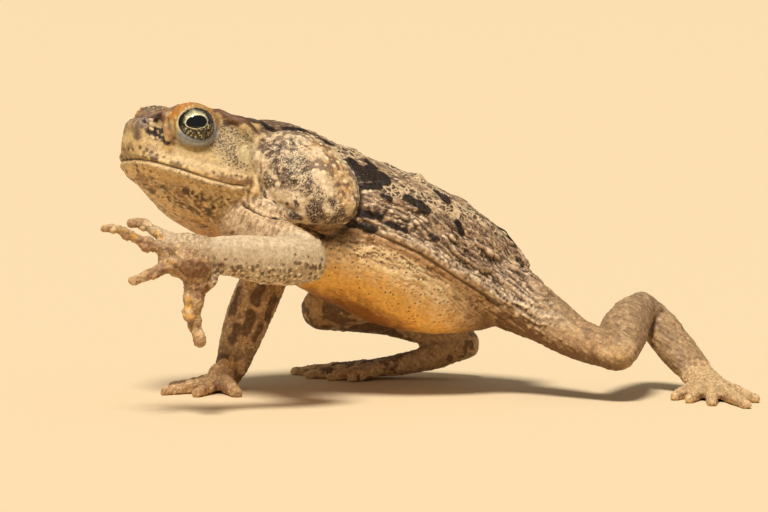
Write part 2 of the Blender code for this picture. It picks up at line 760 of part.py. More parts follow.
def cut_neck_and_jaw(body, frame):
    turn = frame.to_3x3().to_4x4() @ axes((0, 0, 1), (1, 0, 0))
    middle = frame @ Vector((NECK_CUT, 0, NECK_CUT_UP))
    boolean(body, box(middle, (NECK_CUT_HALF, NECK_CUT_HALF, GAP / 2), turn), "DIFFERENCE")
    line = smooth_row([(a, c, 0) for a, c in (*MOUTH, *JAW_REAR)], 40)
    slope = np.gradient(line, axis=0)
    square = np.stack([-slope[:, 1], slope[:, 0]], 1) / np.linalg.norm(slope, axis=1)[:, None]
    edge = np.concatenate([line[:, :2] + square * GAP / 2, (line[:, :2] - square * GAP / 2)[::-1]])
    sides = (-NECK_CUT_HALF, NECK_CUT_HALF)
    sheet = loft([[frame @ Vector((a, side, c)) for a, c in edge] for side in sides])
    boolean(body, sheet, "DIFFERENCE")


def carve_glands(body):
    """Each gland leaves a bowl in the neck. The cutter is tall over it, so it cuts only under the rim."""
    made = []
    for flip, name in ((1, "parotoid_left"), (-1, "parotoid_right")):
        centre, turn = gland_place(flip)
        made.append(carve(body, name, *[bowl(centre, turn, grow) for grow in (0, GAP)]))
    return made


def bowl(centre, turn, grow):
    """An ellipsoid that is shallow under the gland and tall above it."""
    shape = bmesh.new()
    bmesh.ops.create_uvsphere(shape, u_segments=BOWL_SIDES, v_segments=BOWL_SIDES // 2, radius=1)
    for vertex in shape.verts:
        reach = GLAND_FLARE if vertex.co.z > 0 else GLAND_DEPTH
        vertex.co.x *= GLAND_HALF.x + grow
        vertex.co.y *= GLAND_HALF.y + grow
        vertex.co.z *= reach + grow
    bmesh.ops.transform(shape, matrix=Matrix.Translation(centre) @ turn, verts=shape.verts)
    return shape


def make_eye(body, frame, flip, side_name):
    """Socket, opening between the lids, upper lid and eyeball."""
    side = Matrix.Diagonal((1, flip, 1, 1))
    centre = frame @ side @ EYE
    gaze = (frame.to_3x3() @ side.to_3x3() @ EYE_GAZE).normalized()
    turn = axes(frame.to_3x3() @ Vector((1, 0, 0)), gaze)
    hole = bmesh.new()
    bmesh.ops.create_cone(hole, segments=24, radius1=1, radius2=1.15, depth=12, cap_ends=True)
    sizes = Matrix.Diagonal((*EYE_OPENING, 1, 1))
    bmesh.ops.transform(hole, matrix=Matrix.Translation(centre + gaze * 6) @ turn @ sizes, verts=hole.verts)
    boolean(body, hole, "DIFFERENCE")
    boolean(body, ball(centre, (SOCKET_RADIUS,) * 3, turn, parts=SOCKET_SIDES), "DIFFERENCE")
    tilt = Matrix.Rotation(LID_EDGE_TURN, 4, "Y")
    upright = frame.to_3x3().to_4x4() @ tilt
    above = upright.to_3x3() @ Vector((0, 0, 1))
    domes = []
    for grow in (0, GAP):
        dome = ball(centre, (LID_REACH + grow,) * 3, upright, parts=LID_SIDES)
        domes.append(cut_flat(dome, centre - above * grow, above))
    lid = carve(body, "upper_lid_" + side_name, *domes)
    eye = to_object("eye_" + side_name, ball(centre, (EYE_RADIUS,) * 3, turn, parts=EYE_SIDES))
    return [lid, eye]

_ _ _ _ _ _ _

- **EXERCISE TASK**: Copy each line of the data exactly, leaving nothing out.

- **ANSWER TO THIS TASK**:
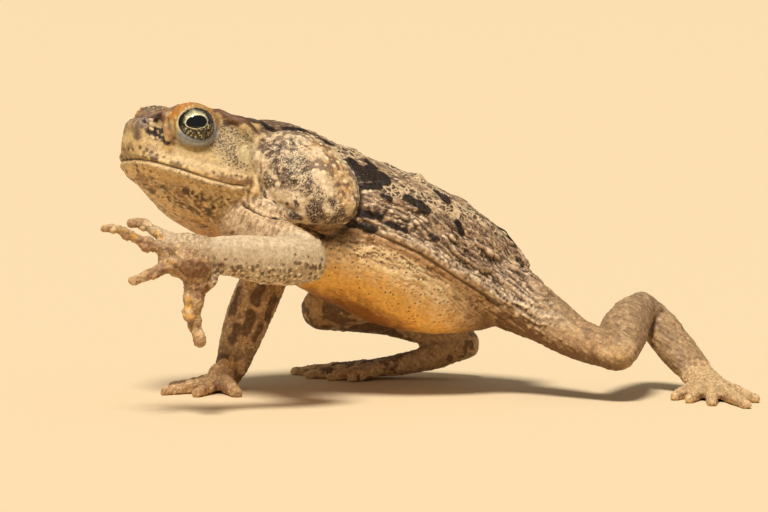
Write part 2 of the Blender code for this picture. It picks up at line 760 of part.py. More parts follow.
def cut_neck_and_jaw(body, frame):
    turn = frame.to_3x3().to_4x4() @ axes((0, 0, 1), (1, 0, 0))
    middle = frame @ Vector((NECK_CUT, 0, NECK_CUT_UP))
    boolean(body, box(middle, (NECK_CUT_HALF, NECK_CUT_HALF, GAP / 2), turn), "DIFFERENCE")
    line = smooth_row([(a, c, 0) for a, c in (*MOUTH, *JAW_REAR)], 40)
    slope = np.gradient(line, axis=0)
    square = np.stack([-slope[:, 1], slope[:, 0]], 1) / np.linalg.norm(slope, axis=1)[:, None]
    edge = np.concatenate([line[:, :2] + square * GAP / 2, (line[:, :2] - square * GAP / 2)[::-1]])
    sides = (-NECK_CUT_HALF, NECK_CUT_HALF)
    sheet = loft([[frame @ Vector((a, side, c)) for a, c in edge] for side in sides])
    boolean(body, sheet, "DIFFERENCE")


def carve_glands(body):
    """Each gland leaves a bowl in the neck. The cutter is tall over it, so it cuts only under the rim."""
    made = []
    for flip, name in ((1, "parotoid_left"), (-1, "parotoid_right")):
        centre, turn = gland_place(flip)
        made.append(carve(body, name, *[bowl(centre, turn, grow) for grow in (0, GAP)]))
    return made


def bowl(centre, turn, grow):
    """An ellipsoid that is shallow under the gland and tall above it."""
    shape = bmesh.new()
    bmesh.ops.create_uvsphere(shape, u_segments=BOWL_SIDES, v_segments=BOWL_SIDES // 2, radius=1)
    for vertex in shape.verts:
        reach = GLAND_FLARE if vertex.co.z > 0 else GLAND_DEPTH
        vertex.co.x *= GLAND_HALF.x + grow
        vertex.co.y *= GLAND_HALF.y + grow
        vertex.co.z *= reach + grow
    bmesh.ops.transform(shape, matrix=Matrix.Translation(centre) @ turn, verts=shape.verts)
    return shape


def make_eye(body, frame, flip, side_name):
    """Socket, opening between the lids, upper lid and eyeball."""
    side = Matrix.Diagonal((1, flip, 1, 1))
    centre = frame @ side @ EYE
    gaze = (frame.to_3x3() @ side.to_3x3() @ EYE_GAZE).normalized()
    turn = axes(frame.to_3x3() @ Vector((1, 0, 0)), gaze)
    hole = bmesh.new()
    bmesh.ops.create_cone(hole, segments=24, radius1=1, radius2=1.15, depth=12, cap_ends=True)
    sizes = Matrix.Diagonal((*EYE_OPENING, 1, 1))
    bmesh.ops.transform(hole, matrix=Matrix.Translation(centre + gaze * 6) @ turn @ sizes, verts=hole.verts)
    boolean(body, hole, "DIFFERENCE")
    boolean(body, ball(centre, (SOCKET_RADIUS,) * 3, turn, parts=SOCKET_SIDES), "DIFFERENCE")
    tilt = Matrix.Rotation(LID_EDGE_TURN, 4, "Y")
    upright = frame.to_3x3().to_4x4() @ tilt
    above = upright.to_3x3() @ Vector((0, 0, 1))
    domes = []
    for grow in (0, GAP):
        dome = ball(centre, (LID_REACH + grow,) * 3, upright, parts=LID_SIDES)
        domes.append(cut_flat(dome, centre - above * grow, above))
    lid = carve(body, "upper_lid_" + side_name, *domes)
    eye = to_object("eye_" + side_name, ball(centre, (EYE_RADIUS,) * 3, turn, parts=EYE_SIDES))
    return [lid, eye]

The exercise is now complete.